Vertical propagation of acoustic waves in the solar internetwork as observed by IRIS

We investigate the Interface Region Imaging Spectrograph (IRIS) observations of the quiet-Sun (QS) to understand the propagation of acoustic waves in transition region (TR) from photosphere. We selected a few IRIS spectral lines, which include the photospheric (Mn I 2801.25 angstrom), chromospheric (Mg II k 2796.35 angstrom), and TR (C II 1334.53 angstrom), to investigate the acoustic wave propagation. The wavelet cross-spectrum reveals significant coherence (about 70 per cent locations) between photosphere and chromosphere.
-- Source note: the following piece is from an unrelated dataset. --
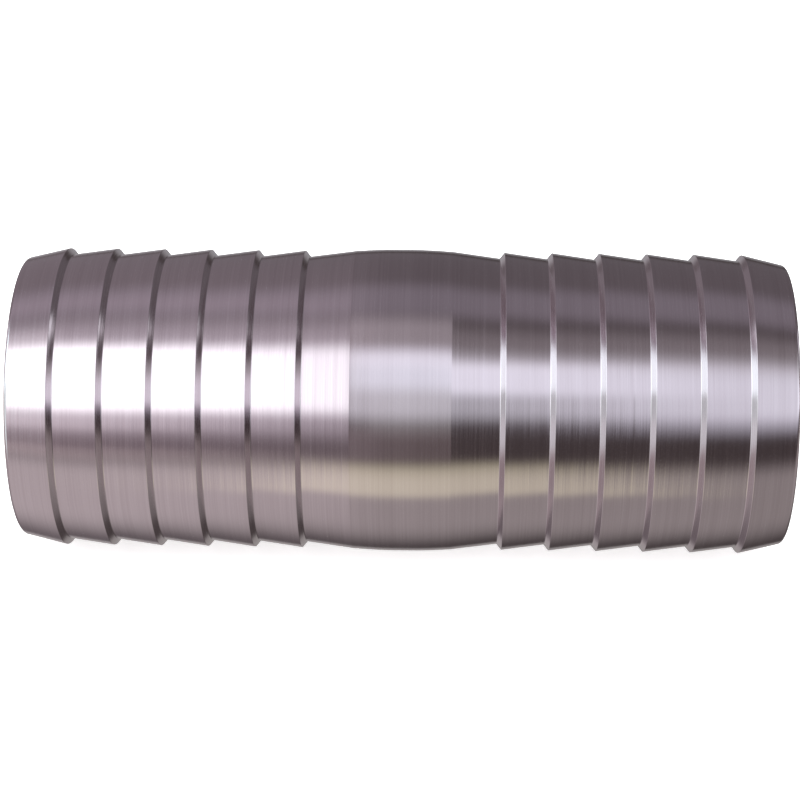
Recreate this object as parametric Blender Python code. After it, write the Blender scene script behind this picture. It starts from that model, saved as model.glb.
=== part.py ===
"""Straight hose mender for 1 1/2 in hose: one stainless steel tube, turned to a barbed shank on each side of a collar.

The tube lies along X with its origin at mid length on the axis. Lengths are in metres.
"""

import math

import bmesh
import bpy
from mathutils import Matrix, Vector

# Driving dimensions
LENGTH = 0.1016  # 4 in from end face to end face
BARB_PITCH = 0.00635  # 1/4 in from crest to crest
BARBS_PER_END = 6
FIRST_CREST = 0.0133  # from mid length to the crest nearest the collar

COLLAR_DIAMETER = 0.0406
COLLAR_WIDTH = 0.0130
COLLAR_FLAT = 0.0060  # the middle of the collar, where it is a plain cylinder
COLLAR_EDGE_DIAMETER = 0.04016  # the collar falls a little to its two edges
CREST_DIAMETER = 0.0401
ROOT_DIAMETER = 0.0385
NOSE_DIAMETER = 0.0374  # at the end face, before its corner is rounded off
BORE_DIAMETER = 0.0346  # leaves a 3 mm wall at the collar

BACK_FACE_RUN = 0.0005  # axial run of a barb's steep face, which looks at the collar
CREST_LAND = 0.00012  # axial width of the flat that the tool leaves on a crest
ROOT_LAND = 0.00018  # axial width of the flat at the foot of a back face
NOSE_CORNER = 0.0006  # radius of the rounded corner at the end face
NOSE_CORNER_STEPS = 3
BORE_CHAMFER = 0.0003

TURN_STEPS = 60  # flats around the tube

STEEL_COLOUR = (0.62, 0.58, 0.60, 1.0)
STEEL_ROUGHNESS = 0.28


def clear_scene():
    for obj in list(bpy.data.objects):
        bpy.data.objects.remove(obj)


def steel():
    material = bpy.data.materials.new("turned_steel")
    material.use_nodes = True
    shader = material.node_tree.nodes["Principled BSDF"]
    shader.inputs["Base Color"].default_value = STEEL_COLOUR
    shader.inputs["Metallic"].default_value = 1.0
    shader.inputs["Roughness"].default_value = STEEL_ROUGHNESS
    return material


def barb_points(crest_x):
    """Foot and crest of one barb, as (distance from mid length, radius). Its steep back face looks at the collar."""
    crest, root = CREST_DIAMETER / 2, ROOT_DIAMETER / 2
    foot_x = crest_x - BACK_FACE_RUN
    return [
        (foot_x - ROOT_LAND, root),
        (foot_x, root),
        (crest_x, crest),
        (crest_x + CREST_LAND, crest),
    ]


def nose_points():
    """The rounded corner at the end of the last cone, then the chamfered mouth of the bore."""
    end, bore = LENGTH / 2, BORE_DIAMETER / 2
    centre_x = end - NOSE_CORNER
    centre_r = NOSE_DIAMETER / 2 - NOSE_CORNER
    corner = []
    for step in range(NOSE_CORNER_STEPS + 1):
        angle = math.radians(90) * (1 - step / NOSE_CORNER_STEPS)
        corner.append((centre_x + NOSE_CORNER * math.cos(angle), centre_r + NOSE_CORNER * math.sin(angle)))
    return corner + [(end, bore + BORE_CHAMFER), (end - BORE_CHAMFER, bore)]


def half_profile():
    """One half of the tube's section, from the collar out over the barbs and the nose and into the bore."""
    points = [(COLLAR_FLAT / 2, COLLAR_DIAMETER / 2), (COLLAR_WIDTH / 2, COLLAR_EDGE_DIAMETER / 2)]
    for barb in range(BARBS_PER_END):
        points += barb_points(FIRST_CREST + barb * BARB_PITCH)
    return points + nose_points()


def turned_mesh(name, profile):
    """A closed section spun about X, with a flat rather than an edge at the very bottom."""
    mesh = bpy.data.meshes.new(name)
    bm = bmesh.new()
    ring = [bm.verts.new((x, 0.0, r)) for x, r in profile]
    edges = [bm.edges.new((ring[i], ring[(i + 1) % len(ring)])) for i in range(len(ring))]
    half_flat = Matrix.Rotation(math.pi / TURN_STEPS, 3, "X")
    bmesh.ops.rotate(bm, verts=ring, cent=Vector(), matrix=half_flat)
    bmesh.ops.spin(
        bm, geom=ring + edges, cent=Vector(), axis=(1, 0, 0), angle=2 * math.pi, steps=TURN_STEPS, use_merge=True
    )
    bmesh.ops.recalc_face_normals(bm, faces=bm.faces)
    bm.to_mesh(mesh)
    bm.free()
    return mesh


def mender_tube():
    half = half_profile()
    mirrored = [(-x, r) for x, r in reversed(half)]
    mesh = turned_mesh("mender_tube", half + mirrored)
    mesh.materials.append(steel())
    mesh.shade_smooth()
    mesh.set_sharp_from_angle(angle=math.radians(20))
    tube = bpy.data.objects.new("mender_tube", mesh)
    bpy.context.scene.collection.objects.link(tube)
    return tube


def main():
    clear_scene()
    mender_tube()


main()
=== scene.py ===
"""Looks of the hose mender: a turned steel tube on a pale floor in soft studio light. Metres, +Z up."""

import math
from collections import namedtuple

import bpy
import numpy as np
from mathutils import Matrix, Vector


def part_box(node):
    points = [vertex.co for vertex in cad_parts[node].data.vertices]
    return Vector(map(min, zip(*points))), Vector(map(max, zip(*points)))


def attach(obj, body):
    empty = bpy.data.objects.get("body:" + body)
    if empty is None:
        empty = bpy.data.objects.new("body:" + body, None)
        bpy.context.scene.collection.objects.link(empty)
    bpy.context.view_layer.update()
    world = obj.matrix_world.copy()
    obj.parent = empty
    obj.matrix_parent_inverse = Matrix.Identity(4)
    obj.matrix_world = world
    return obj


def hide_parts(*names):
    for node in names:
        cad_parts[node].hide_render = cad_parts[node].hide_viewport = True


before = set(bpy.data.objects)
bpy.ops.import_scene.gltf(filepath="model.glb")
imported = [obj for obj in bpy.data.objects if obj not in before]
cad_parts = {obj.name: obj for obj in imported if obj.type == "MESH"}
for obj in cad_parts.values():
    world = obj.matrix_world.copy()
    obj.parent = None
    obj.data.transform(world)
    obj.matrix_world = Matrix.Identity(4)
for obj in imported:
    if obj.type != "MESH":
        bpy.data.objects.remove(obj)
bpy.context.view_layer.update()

# The tube, as the CAD has it
CAD_FLATS = 60
_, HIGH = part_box("mender_tube")
HALF_LENGTH = HIGH.x
COLLAR_RADIUS = HIGH.z / math.cos(math.pi / CAD_FLATS)
COLLAR_HALF_FLAT = 0.0030
COLLAR_HALF_WIDTH = 0.0065
COLLAR_EDGE_RADIUS = 0.02008
BARB_PITCH = 0.00635
BARBS_PER_END = 6
FIRST_CREST = 0.0133
CREST_RADIUS = 0.02005
ROOT_RADIUS = 0.01925
NOSE_RADIUS = 0.0187
BORE_RADIUS = 0.0173
BORE_TOLERANCE = 0.00001
BACK_FACE_RUN = 0.0005
CREST_LAND = 0.00012
ROOT_LAND = 0.00018
BORE_CHAMFER = 0.0003

# The radius that each corner of the section is rounded to
COLLAR_CROWN = 0.0600
COLLAR_ROUND = 0.0015
ROOT_ROUND = 0.00014
CREST_ROUND = 0.00007
NOSE_ROUND = 0.0006
CHAMFER_ROUND = 0.00006

# How finely the section is cut and turned
ARC_STEP = math.radians(9)
FEWEST_ARC_STEPS = 3
EDGE_LOOP = 0.00004
LONGEST_STEP = 0.0009
TURN_STEPS = 288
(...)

Few minutes oscillations (i.e. period range from 1.6 to 4.0 min) successfully propagate into chromosphere from photosphere, which is confirmed by dominance of positive phase lags. However, in higher period regime (i.e. greater than approximate to 4.5 min), the downward propagation dominates is evident by negative phase lags. The broad spectrum of waves (i. e. 2.5-6.0 min) propagates freely upwards from chromosphere to TR. We find that only about 45 per cent locations (out of 70 per cent) show correlation between chromosphere and TR. Our results indicate that roots of 3 min oscillations observed within chromosphere/TR are located in photosphere. Observations also demonstrate that 5 min oscillations propagate downward from chromosphere. However, some locations within QS also show successful propagation of 5 min oscillations as revealed by positive phase lags, which might be the result of magnetic field. In addition, our results clearly show that a significant power, within period ranging from 2.5 to 6.0 min, of solar chromosphere is freely transmitted into TR triggering atmospheric oscillations. Theoretical implications of our observational results are discussed.